Yesterday, a 12 year old was struck by a transport truck while cycling through the intersection of Hespeler and Can-Amera Parkway. (A GoFundMe page has been set up by a family friend to assist the family as he recovers.) We don’t have many details at this point what happened, although police suggest the child may have been riding on the sidewalk before entering the roadway.
There is a multi-use pathway along the south side of Can-Amera. We don’t know if the victim had been using this path, or had intended to use it. But the way in which this path meets the intersection should raise some uncomfortable questions among our local traffic engineers. It, like many similar paths throughout the Region, lacks a proper way to cross the intersection on a bike.
A recent trend in road reconstruction is to build multi-use pathways on arterial roads instead of bike lanes. This is mostly reasonable. The speed and volume of traffic make painted bike lanes fairly useless – complete separation is needed. There are few driveway conflicts and few pedestrians to avoid along the blank fences. The trouble comes when one road meets another.

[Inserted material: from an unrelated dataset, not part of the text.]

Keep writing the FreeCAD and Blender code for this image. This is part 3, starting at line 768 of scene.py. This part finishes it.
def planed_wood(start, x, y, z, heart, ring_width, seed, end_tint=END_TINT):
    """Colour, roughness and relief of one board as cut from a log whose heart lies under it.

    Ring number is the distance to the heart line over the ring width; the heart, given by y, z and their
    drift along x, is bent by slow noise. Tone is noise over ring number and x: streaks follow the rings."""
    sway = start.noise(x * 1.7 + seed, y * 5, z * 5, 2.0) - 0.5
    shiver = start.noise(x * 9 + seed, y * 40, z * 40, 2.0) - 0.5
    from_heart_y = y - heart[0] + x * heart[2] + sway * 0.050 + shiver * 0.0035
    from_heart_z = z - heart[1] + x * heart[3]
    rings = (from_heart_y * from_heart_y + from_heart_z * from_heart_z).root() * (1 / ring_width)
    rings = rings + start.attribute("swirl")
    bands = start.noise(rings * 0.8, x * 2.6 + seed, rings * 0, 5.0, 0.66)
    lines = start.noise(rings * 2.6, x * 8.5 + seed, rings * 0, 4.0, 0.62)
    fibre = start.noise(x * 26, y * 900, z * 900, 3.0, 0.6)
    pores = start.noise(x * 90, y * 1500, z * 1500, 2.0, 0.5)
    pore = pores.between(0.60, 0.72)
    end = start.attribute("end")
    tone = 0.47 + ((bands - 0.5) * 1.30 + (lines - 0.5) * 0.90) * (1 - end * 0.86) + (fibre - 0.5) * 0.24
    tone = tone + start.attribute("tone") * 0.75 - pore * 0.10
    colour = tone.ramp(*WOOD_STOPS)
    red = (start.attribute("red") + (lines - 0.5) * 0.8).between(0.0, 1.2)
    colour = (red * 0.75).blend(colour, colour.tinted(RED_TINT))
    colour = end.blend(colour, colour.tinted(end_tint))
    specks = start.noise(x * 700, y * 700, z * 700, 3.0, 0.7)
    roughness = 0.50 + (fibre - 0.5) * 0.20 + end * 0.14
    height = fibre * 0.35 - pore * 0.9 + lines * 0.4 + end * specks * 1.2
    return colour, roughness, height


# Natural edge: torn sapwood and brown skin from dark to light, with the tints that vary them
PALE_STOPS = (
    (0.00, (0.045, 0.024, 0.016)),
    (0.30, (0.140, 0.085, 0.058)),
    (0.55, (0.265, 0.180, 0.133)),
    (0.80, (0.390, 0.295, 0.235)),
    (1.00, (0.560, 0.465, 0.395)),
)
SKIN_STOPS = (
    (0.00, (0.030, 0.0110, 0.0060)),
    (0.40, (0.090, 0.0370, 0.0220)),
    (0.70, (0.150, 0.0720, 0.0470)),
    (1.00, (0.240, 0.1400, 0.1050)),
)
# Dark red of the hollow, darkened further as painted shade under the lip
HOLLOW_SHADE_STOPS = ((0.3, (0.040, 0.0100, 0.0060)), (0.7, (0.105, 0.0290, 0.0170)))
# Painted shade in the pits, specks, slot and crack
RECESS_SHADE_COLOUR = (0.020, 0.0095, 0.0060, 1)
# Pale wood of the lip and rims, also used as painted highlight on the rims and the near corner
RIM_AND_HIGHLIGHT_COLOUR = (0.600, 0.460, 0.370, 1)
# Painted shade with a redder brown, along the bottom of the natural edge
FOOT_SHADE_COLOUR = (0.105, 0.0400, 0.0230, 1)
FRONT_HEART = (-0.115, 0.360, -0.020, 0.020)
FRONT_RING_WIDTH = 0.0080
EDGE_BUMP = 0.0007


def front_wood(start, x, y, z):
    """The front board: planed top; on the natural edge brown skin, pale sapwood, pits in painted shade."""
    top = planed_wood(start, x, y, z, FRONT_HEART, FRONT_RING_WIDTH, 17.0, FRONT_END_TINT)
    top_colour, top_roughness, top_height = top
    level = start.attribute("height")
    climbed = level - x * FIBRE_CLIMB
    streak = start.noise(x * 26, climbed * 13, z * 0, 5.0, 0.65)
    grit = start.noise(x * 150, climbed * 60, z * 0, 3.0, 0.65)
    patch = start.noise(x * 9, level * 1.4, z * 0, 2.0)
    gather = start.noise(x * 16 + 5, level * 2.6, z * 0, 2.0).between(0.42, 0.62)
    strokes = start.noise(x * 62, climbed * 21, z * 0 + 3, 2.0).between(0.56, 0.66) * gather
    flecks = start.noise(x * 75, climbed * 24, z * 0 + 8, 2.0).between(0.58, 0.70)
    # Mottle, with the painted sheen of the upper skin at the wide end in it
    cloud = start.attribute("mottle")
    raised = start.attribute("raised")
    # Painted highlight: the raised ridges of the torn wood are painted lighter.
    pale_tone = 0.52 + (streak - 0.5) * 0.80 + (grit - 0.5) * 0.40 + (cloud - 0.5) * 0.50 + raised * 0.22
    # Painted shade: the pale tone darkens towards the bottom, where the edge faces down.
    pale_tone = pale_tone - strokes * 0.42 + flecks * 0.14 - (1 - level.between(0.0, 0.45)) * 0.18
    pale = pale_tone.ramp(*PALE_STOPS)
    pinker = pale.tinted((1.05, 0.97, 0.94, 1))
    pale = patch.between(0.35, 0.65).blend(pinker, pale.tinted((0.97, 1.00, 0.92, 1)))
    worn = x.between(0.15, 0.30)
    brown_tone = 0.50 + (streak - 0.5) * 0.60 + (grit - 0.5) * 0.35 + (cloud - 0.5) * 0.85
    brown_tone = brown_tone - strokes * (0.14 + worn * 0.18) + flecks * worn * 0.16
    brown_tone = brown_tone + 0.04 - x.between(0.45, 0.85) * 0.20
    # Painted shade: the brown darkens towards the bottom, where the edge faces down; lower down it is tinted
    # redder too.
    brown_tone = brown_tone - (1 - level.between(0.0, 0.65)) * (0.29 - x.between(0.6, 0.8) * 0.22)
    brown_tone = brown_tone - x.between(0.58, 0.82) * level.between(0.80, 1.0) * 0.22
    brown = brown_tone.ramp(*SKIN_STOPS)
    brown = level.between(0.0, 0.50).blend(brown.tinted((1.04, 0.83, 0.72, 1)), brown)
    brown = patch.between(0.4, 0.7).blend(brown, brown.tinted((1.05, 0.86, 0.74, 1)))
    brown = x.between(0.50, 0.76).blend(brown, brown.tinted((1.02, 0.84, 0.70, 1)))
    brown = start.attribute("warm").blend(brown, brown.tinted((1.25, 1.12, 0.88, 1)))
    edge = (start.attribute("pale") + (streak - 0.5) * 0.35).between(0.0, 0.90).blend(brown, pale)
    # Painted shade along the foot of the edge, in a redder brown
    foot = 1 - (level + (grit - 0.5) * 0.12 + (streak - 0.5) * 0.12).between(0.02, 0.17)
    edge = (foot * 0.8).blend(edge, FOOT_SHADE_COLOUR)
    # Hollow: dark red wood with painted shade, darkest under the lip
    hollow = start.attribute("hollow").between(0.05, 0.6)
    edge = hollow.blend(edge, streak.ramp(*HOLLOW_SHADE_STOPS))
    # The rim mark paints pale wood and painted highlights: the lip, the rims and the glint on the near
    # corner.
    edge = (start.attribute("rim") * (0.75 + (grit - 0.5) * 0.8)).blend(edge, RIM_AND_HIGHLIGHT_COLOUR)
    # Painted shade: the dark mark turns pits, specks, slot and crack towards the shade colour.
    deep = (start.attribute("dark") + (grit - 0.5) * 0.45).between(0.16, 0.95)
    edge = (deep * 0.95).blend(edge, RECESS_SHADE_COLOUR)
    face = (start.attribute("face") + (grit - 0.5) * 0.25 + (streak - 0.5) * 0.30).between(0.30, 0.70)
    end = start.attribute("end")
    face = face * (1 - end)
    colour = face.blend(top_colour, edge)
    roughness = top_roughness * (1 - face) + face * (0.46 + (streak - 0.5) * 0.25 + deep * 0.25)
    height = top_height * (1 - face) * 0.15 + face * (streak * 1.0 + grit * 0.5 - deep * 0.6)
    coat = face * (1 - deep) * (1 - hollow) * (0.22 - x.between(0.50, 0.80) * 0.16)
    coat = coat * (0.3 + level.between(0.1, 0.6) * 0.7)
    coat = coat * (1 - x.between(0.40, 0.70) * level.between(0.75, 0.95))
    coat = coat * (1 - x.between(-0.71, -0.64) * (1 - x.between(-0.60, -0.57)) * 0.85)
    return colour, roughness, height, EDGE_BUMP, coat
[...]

People cycling these pathways end up having to choose between two options: dismount and walk, or bike through the crosswalk. Ontario Traffic Manual Book 18, the province’s guidelines to municipalities on how to build cycling infrastructure, is quite clear that expecting dismounting is unreasonable:
“The option of asking cyclists to dismount and walk their bikes should not be relied upon in lieu of adequately accommodating cyclists through appropriate road design. Being propelled by muscular power, cyclists more than other vehicle operators will prefer to sustain their momentum and avoid stopping. Cyclists usually find it difficult to rationalize why “dismount and walk” restrictions are in place, and conclude that they were a poor, illogical or arbitrary decision. Thus, if facility designs cause cyclists to make what they consider to be unnecessary stops, this will increase the likelihood that they will ignore or disobey traffic controls, which breeds disrespect for these devices.”
Most people cycling will opt to ride through the crosswalk in this case. But a good fraction of cycling-related collisions occur in crosswalks, because motorists aren’t looking for bikes there. Turning vehicles don’t tend to mix well with pedestrians as it is, and bikes are faster-moving than walking, so it requires more situational awareness on the part of drivers to look out for them.
If an engineer designs an intersection that meets a multi-use path, where cycling is expected, and only applies crosswalks as a way across, they are designing a system that will harm people who bike.
Can anything be done though to accommodate people cycling along trails through intersections? Yes! The Dutch, for example, have been building separated paths for years, and have a wealth of design knowledge for crossings. But we also have more North American examples. And Book 18 provides transportation planners and engineers the tools they need to implement them, by way of specially marked “cross-rides” for bike crossings and dedicated bicycle signals.
Cross-rides are marked differently than crosswalks to give indication to drivers that bikes are expected there. They’re sometimes green, have bike logos, or are marked with squares instead of two lines or zebra stripes. Signals separate the times when bikes and pedestrian can cross from when vehicles can make turns. When applied appropriately, these measures can reduce potential conflicts between cars and vulnerable road users.
We are seeing some small movements in the right direction – the Uptown King Street improvements under construction should include intersection features that will connect protected bike lanes with future pathways on Bridgeport. But in other places, the same negligence towards people cycling continues: the Iron Horse and Laurel Trails meet at Erb and Caroline with only a crosswalk, as do the new pathways along Fischer-Hallman.
These are more tragedies waiting to happen.